Las consecuencias previsibles de la Ley de
Tránsito deben constituir una prueba de intencionalidad. Entre esas
consecuencias predecibles destacan tres: uno, el tránsito restringido
de la vía pública o la transgresión flagrante del derecho de movilidad;
dos, la represión gubernamental de manifestaciones o actos públicos
ciudadanos que cuestionen el ejercicio violatorio de la función
pública; y tres, la persecución sin restricciones de la totalidad de la
población por parte de la fuerza pública, con el propósito de imponer
multas a granel y sanear el mal estado de las arcas públicas
rutinariamente sujetas al bandidaje institucional.
La
constante acción vejatoria de los agentes policiales en Veracruz no es
un asunto que frene a la autoridad civil en la persecución de su
agenda. La evidencia sugiere que esa “acción vejatoria” es el fondo no
declarado de las políticas de seguridad, incluido el nuevo ordenamiento
vial. Esa terca omisión de la realidad es la norma en las alocuciones
de los funcionarios públicos. Según el alcalde de la capital
veracruzana:
“Hoy Xalapa cuenta con un mejor cuerpo
policiaco y por supuesto que debe de seguirse fortaleciendo, no digo
que sea un trabajo acabado pero hoy tenemos un mejor cuerpo de
servidores públicos que cuidan los intereses, el patrimonio, así como
la integridad física de los xalapeños” (alcalorpolítico 7-VII-2015).

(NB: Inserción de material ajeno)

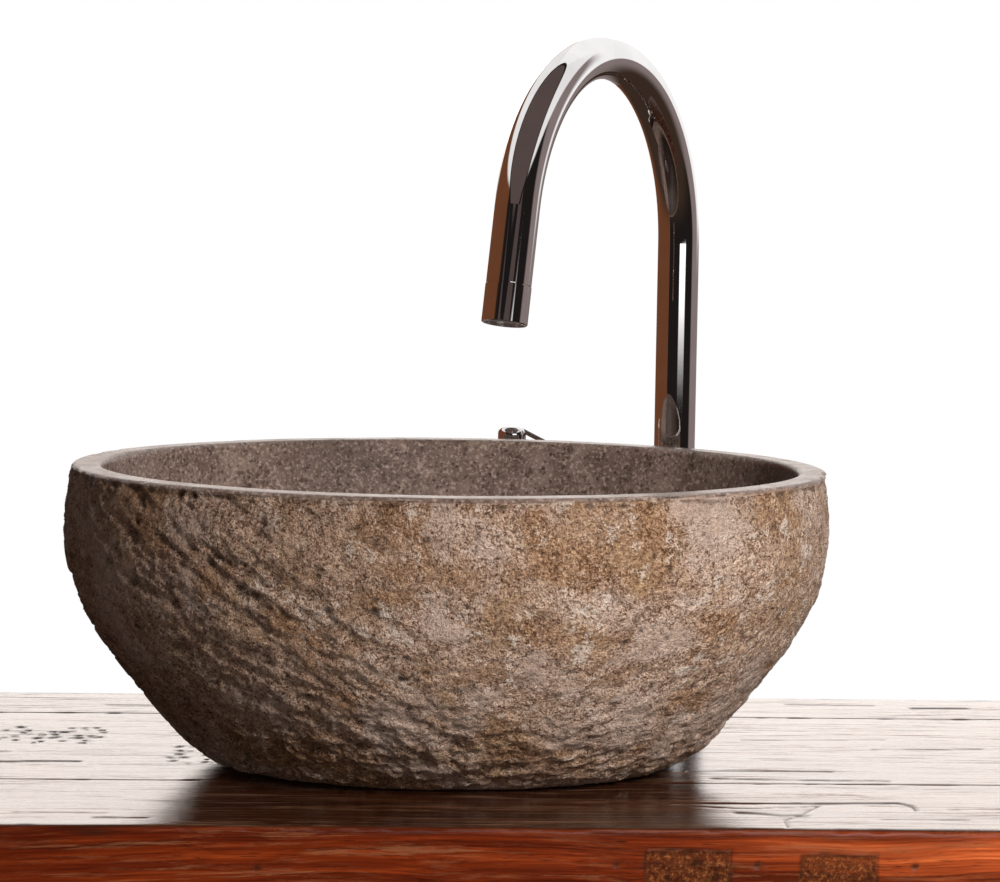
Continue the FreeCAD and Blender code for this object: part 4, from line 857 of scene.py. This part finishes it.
def make_studio():
    """White backdrop for the camera; for all else a dim warm room with soft white panels."""
    world = bpy.data.worlds.new("studio")
    bpy.context.scene.world = world
    world.use_nodes = True
    graph = Graph(world.node_tree)
    background = graph.nodes["Background"]
    way = graph.add("ShaderNodeTexCoord", {}).outputs["Generated"]
    split = graph.add("ShaderNodeSeparateXYZ", {0: way})
    x, y, z = split.outputs
    bearing = graph.math("DEGREES", graph.math("ARCTAN2", x, graph.math("MULTIPLY", y, -1.0)))
    height = graph.math("DEGREES", graph.math("ARCSINE", z))
    away = graph.math("ABSOLUTE", bearing)

    def between(value, low, high, soft):
        rise = graph.levels(value, low - soft, low + soft)
        return graph.math("MULTIPLY", rise, graph.levels(value, high - soft, high + soft, 1.0, 0.0))

    # dark room with a brown left, a grey right and a narrow white panel near the camera
    colour = graph.mix(between(bearing, -190.0, -56.0, 4.0), (0.014, 0.011, 0.010), (0.150, 0.054, 0.024))
    colour = graph.mix(between(bearing, 80.0, 190.0, 5.0), colour, (0.25, 0.20, 0.19))
    colour = graph.mix(graph.levels(height, -8.0, -30.0), colour, (0.045, 0.027, 0.018))
    panel = graph.math("MULTIPLY", between(bearing, 3.0, 36.0, 2.0), between(height, -3.0, 13.0, 1.5))
    colour = graph.mix(panel, colour, (1.75, 1.72, 1.68))

    shade = graph.math("MULTIPLY", between(bearing, -38.0, 20.0, 2.0), between(height, 14.0, 60.0, 1.5))
    colour = graph.mix(shade, colour, (0.088, 0.064, 0.058))

    # white above and behind, broken by a large dim shape over the camera
    colour = graph.mix(graph.math("SUBTRACT", graph.levels(height, 27.0, 31.0), shade, True), colour,
                       (0.93, 0.91, 0.90))
    right_back = graph.math("MULTIPLY", graph.levels(bearing, 112.0, 122.0), graph.levels(height, -2.0, 0.0))
    colour = graph.mix(right_back, colour, (1.05, 1.03, 1.02))
    behind = graph.math("MULTIPLY", graph.levels(away, 158.0, 164.0), between(height, 4.0, 26.0, 2.0))
    colour = graph.mix(behind, colour, (2.02, 1.84, 1.72))
    towards = graph.add("ShaderNodeVectorMath", {0: way, 1: (-0.10, -0.42, 0.902)}, operation="DOT_PRODUCT")
    nearness = towards.outputs["Value"]
    colour = graph.mix(graph.levels(nearness, 0.692, 0.700), colour, (0.012, 0.010, 0.010))
    colour = graph.mix(graph.levels(nearness, 0.722, 0.732), colour, (0.100, 0.072, 0.066))
    path = graph.add("ShaderNodeLightPath", {})
    dimmed = graph.mix(1.0, colour, (0.32, 0.27, 0.235), "MULTIPLY")
    colour = graph.mix(path.outputs["Is Diffuse Ray"], colour, dimmed)
    colour = graph.mix(path.outputs["Is Camera Ray"], colour, (1.0, 1.0, 1.0))
    graph.feed(background.inputs["Color"], colour)


def make_lamp(name, bearing, elevation, distance, size, power, colour):
    """A soft panel that faces the basin; bearing is measured from the front, positive to the right."""
    data = bpy.data.lights.new(name, "AREA")
    data.shape = "RECTANGLE"
    data.size, data.size_y = size
    data.energy = power
    data.color = colour
    lamp = bpy.data.objects.new(name, data)
    bpy.context.scene.collection.objects.link(lamp)
    target = sum(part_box("stone_basin"), Vector()) / 2
    turn, lift = math.radians(bearing), math.radians(elevation)
    back = Vector((math.sin(turn) * math.cos(lift), -math.cos(turn) * math.cos(lift), math.sin(lift)))
    lamp.location = target + back * distance
    lamp.rotation_mode = "QUATERNION"
    lamp.rotation_quaternion = (-back).to_track_quat("-Z", "Y")
    lamp.visible_glossy = False


def make_floor():
    """A pale disc well below the object that fades out at its edge."""
    material, graph, shader = new_material("floor_look", (0.8, 0.8, 0.79))
    place = graph.place()
    cloud = graph.noise(place, 1.4, 3.0)
    graph.feed(shader.inputs["Base Color"], graph.ramp(cloud, [(0.3, (0.78, 0.775, 0.765)),
                                                               (0.7, (0.84, 0.835, 0.825))]))
    shader.inputs["Roughness"].default_value = 0.7
    shader.inputs["Emission Color"].default_value = (1.0, 0.985, 0.965, 1.0)
    shader.inputs["Emission Strength"].default_value = 0.16
    reach = graph.add("ShaderNodeVectorMath", {0: graph.scaled(place, (1.0, 1.0, 0.0))}, operation="LENGTH")
    solid_radius = 0.6 * FLOOR_RADIUS
    alpha = graph.levels(reach.outputs["Value"], solid_radius, FLOOR_RADIUS, 1.0, 0.0)
    graph.feed(shader.inputs["Alpha"], alpha)
    sides, rings = 96, 6
    turns = np.arange(sides) * 2 * math.pi / sides
    points = [(0.0, 0.0, FLOOR_LEVEL)]
    for ring in range(1, rings + 1):
        radius = FLOOR_RADIUS * ring / rings
        points += [(radius * math.cos(turn), radius * math.sin(turn), FLOOR_LEVEL) for turn in turns]
    faces = [[0, 1 + side, 1 + (side + 1) % sides] for side in range(sides)]
    for ring in range(rings - 1):
        inner, outer = 1 + ring * sides, 1 + (ring + 1) * sides
        for side in range(sides):
            following = (side + 1) % sides
            faces.append([inner + side, outer + side, outer + following, inner + following])
    mesh = bpy.data.meshes.new("floor")
    mesh.from_pydata(points, [], faces)
    mesh.materials.append(material)
    floor = bpy.data.objects.new("floor", mesh)
    bpy.context.scene.collection.objects.link(floor)
    floor.visible_glossy = False


make_camera()
make_studio()
make_lamp("key_panel", 30.0, 27.0, 1.7, (0.34, 0.46), 45.0, (1.0, 0.94, 0.88))
make_lamp("fill_panel", -16.0, 3.0, 2.2, (0.5, 0.5), 7.0, (1.0, 0.80, 0.66))
make_floor()
dress_cad_nodes()
make_bowl(stone_material())
make_boards()
make_spring()
bpy.context.scene.view_settings.view_transform = "Standard"
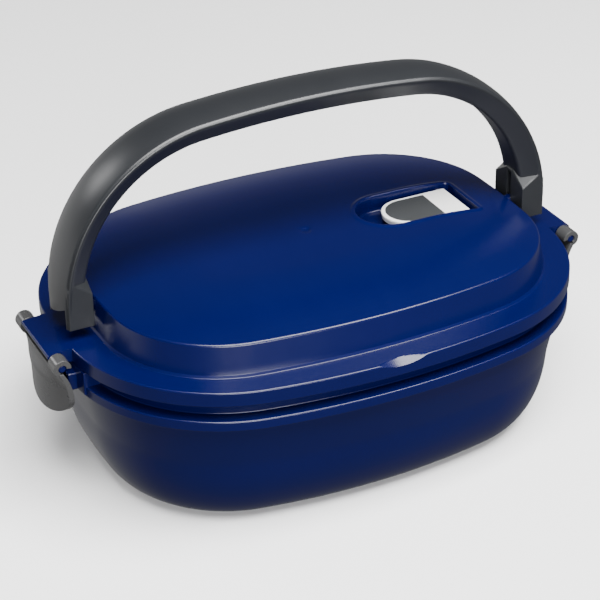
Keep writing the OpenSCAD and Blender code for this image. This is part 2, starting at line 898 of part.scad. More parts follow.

Cabe traer a la memoria la advertencia del catedrático José Antonio
Pascual: “Disimular la realidad con los subterfugios del lenguaje puede
permitir salir del paso una vez; institucionalizar ese proceder conduce
a la más sutil de las dictaduras: la de la mentira ejercida desde el
poder, desde cualquier forma de poder”.
De la Ley de Tránsito sólo se pueden esperar dos cosas: más hostigamiento policial y más impunidad.